The result of all this emphasis on higher learning has been a culture shift in the schools from a thought of AP courses being scary or only for 4.0 students into the idea that anyone can have the ability to take these courses.
The effects are visible. In the 2017-2018 school year, before implementation of this program, 1,179 students were enrolled in AP courses. In the 2018-2019 school year, 1,478 students enrolled in AP courses; and in the 2019-2020 year, 1,643 students are enrolled in AP courses.
While taking AP courses is beneficial for knowledge, the potential monetary payoff comes from the exams. With a qualifying score of three or higher, students can earn college credits, exempting them from paying for those classes in college.
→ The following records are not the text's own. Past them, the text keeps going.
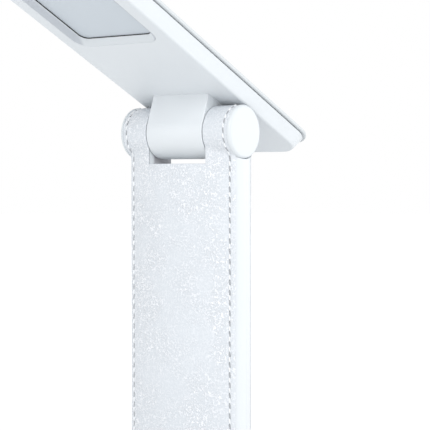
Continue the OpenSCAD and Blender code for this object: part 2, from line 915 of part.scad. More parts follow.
module board_screws() {
    color("silver") at_board_screws() translate([0, 0, parts_z])
        screw(board_screw_r, board_screw_l, board_head_r, board_head_h);
}

// Coil, capacitor and chips on the main board: each is [x, distance behind the front, size]
module board_parts() {
    rounds = [[-14, 8, [4, 3.4]], [-3, 9, [2.6, 4]]];
    blocks = [[6, 5, [7, 5, 1.4]], [15, 6, [5, 6, 1.4]], [-4, 18, [8, 4, 2.6]]];
    color("dimgray") {
        for (part = rounds) translate([part[0], board_front + part[1], parts_z])
            cylinder(r = part[2][0], h = part[2][1]);
        for (part = blocks) translate([part[0], board_front + part[1], parts_z]) cube(part[2]);
    }
}

module usb_socket() {
    y1 = back_wall_y - usb_set;
    tongue = [6.6, usb_l - 1.9, 0.7];
    color("silver") translate([0, y1, port_z]) rotate([90, 0, 0]) difference() {
        linear_extrude(usb_l) slot_outline(usb_w, usb_h);
        translate([0, 0, -1]) linear_extrude(usb_l)
            slot_outline(usb_w - 2 * usb_sheet, usb_h - 2 * usb_sheet);
    }
    color("black") translate([-tongue.x / 2, y1 - usb_l + 3 * usb_sheet, port_z - tongue.z / 2])
        cube(tongue);
}

module switch_body() {
    y0 = back_wall_y - base_wall - ease - switch_l;
    pocket = [slider_w + slider_travel + 2 * ease, switch_l, slider_h + ease];
    color("dimgray") difference() {
        translate([switch_x - switch_w / 2, y0, parts_z]) cube([switch_w, switch_l, switch_h]);
        translate([switch_x - pocket.x / 2, back_wall_y - base_wall - slider_in - ease,
            port_z - pocket.z / 2]) cube(pocket);
    }
}

// Slide knob with three grip grooves, drawn in its off place at the left end of its slot
module power_slider() {
    length = base_wall + slider_in + slider_out;
    groove = 0.4;
    color("whitesmoke")
        translate([switch_x - (slider_w + slider_travel) / 2, back_wall_y + slider_out - length,
            port_z - slider_h / 2])
            difference() {
                cube([slider_w, length, slider_h]);
                for (i = [-1 : 1]) translate([slider_w / 2 + (2.2 * i - 0.5) * groove,
                    length - groove, -1]) cube([groove, 1, slider_h + 2]);
            }
}

module status_lens() {
    color("lightcyan") translate([lens_x, back_wall_y - ease / 2, port_z]) rotate([90, 0, 0])
        cylinder(r = lens_r, h = base_wall + lens_in);
}

module touch_panel() {
    color("gainsboro") translate([0, 0, base_top - touch_t + slip]) linear_extrude(touch_t - slip)
        touch_outline(slip, touch_corner - slip);
}

module touch_board() {
    inset = touch_ledge + ease;
    color("seagreen") translate([0, 0, base_top - touch_t - touch_board_t])
        linear_extrude(touch_board_t) touch_outline(inset, touch_corner - inset);
}

// Flat cable from the touch board back to the main board
module touch_cable() {
    y0 = touch_y - touch_l / 4;
    y1 = board_front + 1;
    riser_top = base_top - touch_t - touch_board_t - slip;
    color("orange") {
        translate([cable_x, y0, cable_z]) cube([cable_w, y1 - y0, cable_t]);
        translate([cable_x, y0, cable_z]) cube([cable_w, cable_t, riser_top - cable_z]);
        translate([cable_x, y1 - cable_t, parts_z]) cube([cable_w, cable_t, cable_z - parts_z + eps]);
    }
}

// Wire from the main board up through the knuckle to the lower shaft
module base_wire() {
    color("black") in_pedestal() wire([[0, 0, 0], [0, 0, lower_z - board_z - board_t - slip]]);
}

module base_knuckle() {
    color("whitesmoke") in_pedestal() knuckle(pedestal, base_wall);
}

module base_mount_plate() {
    color("silver") in_pedestal() mount_plate(pedestal, base_wall);
}

module base_knuckle_screws() {
    color("dimgray") in_pedestal() knuckle_screws(pedestal, base_wall);
}

// --- the two hinges, which share their parts

module lower_shaft() { color("lightsteelblue") in_pedestal() shaft(); }
module lower_washers() { color("gray") at_lower_hinge() thrust_washers(); }
module lower_springs() { color("lightsteelblue") at_lower_hinge() disc_springs(); }
module lower_nuts() { color("silver") in_pedestal() shaft_nuts(); }
module lower_yoke() { color("silver") at_lower_hinge() mirror([0, 0, 1]) yoke(); }
module lower_end_caps() { color("white") at_lower_hinge() mirror([0, 0, 1]) end_caps(); }
module upper_shaft() { color("lightsteelblue") in_head() shaft(); }
module upper_washers() { color("gray") at_upper_hinge() thrust_washers(); }
module upper_springs() { color("lightsteelblue") at_upper_hinge() disc_springs(); }
module upper_nuts() { color("silver") in_head() shaft_nuts(); }
module upper_yoke() { color("silver") at_upper_hinge() yoke(); }
module upper_end_caps() { color("white") at_upper_hinge() end_caps(); }

base_tray();
base_shell();
foot_ring();
base_screws();
counterweight();
battery();
battery_tape();
main_board();
board_parts();
board_screws();
usb_socket();
switch_body();
power_slider();
status_lens();
touch_panel();
touch_board();
touch_cable();
base_wire();
base_knuckle();
base_mount_plate();
base_knuckle_screws();
lower_shaft();
lower_washers();
lower_springs();
lower_nuts();
lower_yoke();
lower_end_caps();
arm_front_casing();
arm_rear_casing();
arm_stiffener();
arm_screws();
arm_wire();
leather_strip();
upper_yoke();
upper_end_caps();
upper_shaft();
upper_washers();
upper_springs();
upper_nuts();
head_knuckle();
head_mount_plate();
head_knuckle_screws();
head_shell();
head_cover();
diffuser();
light_guide();
reflector();
led_strips();
leds();
back_plate();
back_plate_screws();
head_wire();
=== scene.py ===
# Folding LED desk lamp with a leather-wrapped arm, dressed over its CAD model.
# Metres, in the CAD model's own frame. The dictionaries are in millimetres.
import json
import math
import bpy
import numpy as np
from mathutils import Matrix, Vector


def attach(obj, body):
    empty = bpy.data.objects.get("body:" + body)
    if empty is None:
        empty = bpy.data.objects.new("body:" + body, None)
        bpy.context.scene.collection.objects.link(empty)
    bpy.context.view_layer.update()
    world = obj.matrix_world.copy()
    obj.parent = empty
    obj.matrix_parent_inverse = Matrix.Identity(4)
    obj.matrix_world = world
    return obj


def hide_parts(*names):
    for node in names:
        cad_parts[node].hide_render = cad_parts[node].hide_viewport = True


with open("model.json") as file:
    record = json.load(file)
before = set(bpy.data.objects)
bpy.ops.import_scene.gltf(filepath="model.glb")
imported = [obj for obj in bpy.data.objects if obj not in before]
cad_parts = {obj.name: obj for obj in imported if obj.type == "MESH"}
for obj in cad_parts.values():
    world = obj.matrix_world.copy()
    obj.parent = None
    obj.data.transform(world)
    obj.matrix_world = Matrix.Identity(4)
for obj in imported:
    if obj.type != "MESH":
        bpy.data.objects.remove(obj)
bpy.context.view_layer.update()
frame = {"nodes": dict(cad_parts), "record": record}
nodes = frame["nodes"]
mm, perMetre = 0.001, 1000.0
print("model loaded:", len(nodes), "nodes")


# Places that the pieces share.

hinges = {
    "backSet": 78.0,      # both hinge axes lie at this Y
    "lowerHeight": 42.24,
    "upperHeight": 237.24,
    "headTilt": 25.0,     # degrees, front end up
    "knuckleHalf": 17.2,
}
armLength = hinges["upperHeight"] - hinges["lowerHeight"]


def placeAtLowerHinge(points):
    # moves points from the lower hinge's axis to the lamp
    return points + np.array([0.0, hinges["backSet"], hinges["lowerHeight"]])


def placeAtUpperHinge(points):
    # moves points from the upper hinge's axis to the lamp
    return points + np.array([0.0, hinges["backSet"], hinges["upperHeight"]])


def placeInHead(points):
    # turns points about the upper axis by the head's tilt, then moves them there
    turn = math.radians(-hinges["headTilt"])
    x, y, z = points[..., 0], points[..., 1], points[..., 2]
    turned = np.stack([x, y * math.cos(turn) - z * math.sin(turn),
                       y * math.sin(turn) + z * math.cos(turn)], axis=-1)
    return placeAtUpperHinge(turned)


def placeInPedestal(points):
    # the base's knuckle is drawn upside down: +Z points to the base
    return placeAtLowerHinge(points * np.array([1.0, -1.0, -1.0]))


# Making surfaces.

sharpEdge = 35.0        # degrees; edges sharper than this keep their crease


def addObject(name, data):
    # a new object in the scene, at the origin
    made = bpy.data.objects.new(name, data)
    bpy.context.scene.collection.objects.link(made)
    return made


def addPiece(name, vertices, faces, body, slotName, replaced=(), sharpAngle=sharpEdge):
    # one smooth object in its slot's finish, riding on its body; edges sharper than the angle stay
    mesh = bpy.data.meshes.new(name)
    mesh.from_pydata((np.asarray(vertices) * mm).tolist(), [], faces)
    mesh.validate()
    mesh.polygons.foreach_set("use_smooth", np.full(len(mesh.polygons), True))
    mesh.set_sharp_from_angle(angle=math.radians(sharpAngle))
    piece = addObject(name, mesh)
    if body:
        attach(piece, body)
        dress(piece, slotName)
    if replaced:
        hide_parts(*replaced)
    return piece


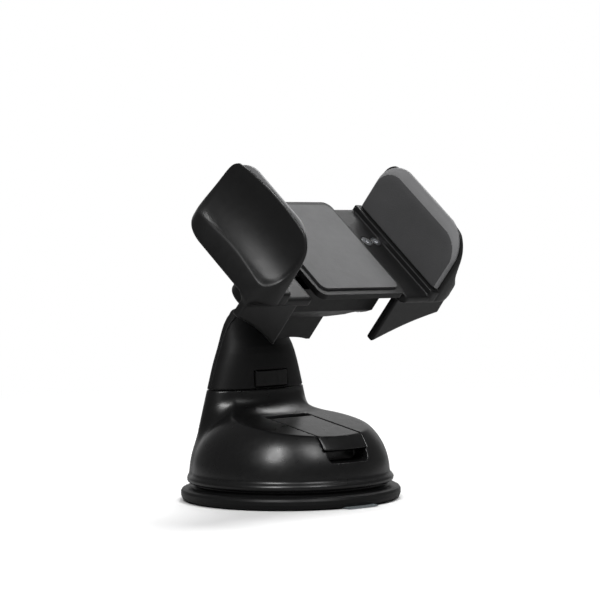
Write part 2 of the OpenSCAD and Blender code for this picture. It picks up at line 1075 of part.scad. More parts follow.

O’Grady has earned four college credits in chemistry and four in calculus at the University of Nebraska by taking, and excelling in (earning a score of 3 or higher), the AP examinations.
In spring 2019, 671 students enrolled in AP courses took a total of 1,222 AP exams. As of December 2019, the district projected that 943 students would take 1,643 exams this school year.
Part of the reason for this uptick in exams is the stipend that the grant gives for the fees. The exams cost around $90 each, which is offset for three years by the grant. At that point, the hope is that the culture shift is encouraging people to continue taking these exams, but the money is still important to many students.
“If I could have one thing, it would be a continued stipend for paying for these exams,” Moore said.
“[We are] thankful for having the ability to have this,” he added. “This is taking time, energy, and effort after hours from staff. Fran and Susan are the lifeblood of this program—their passion has driven the success.”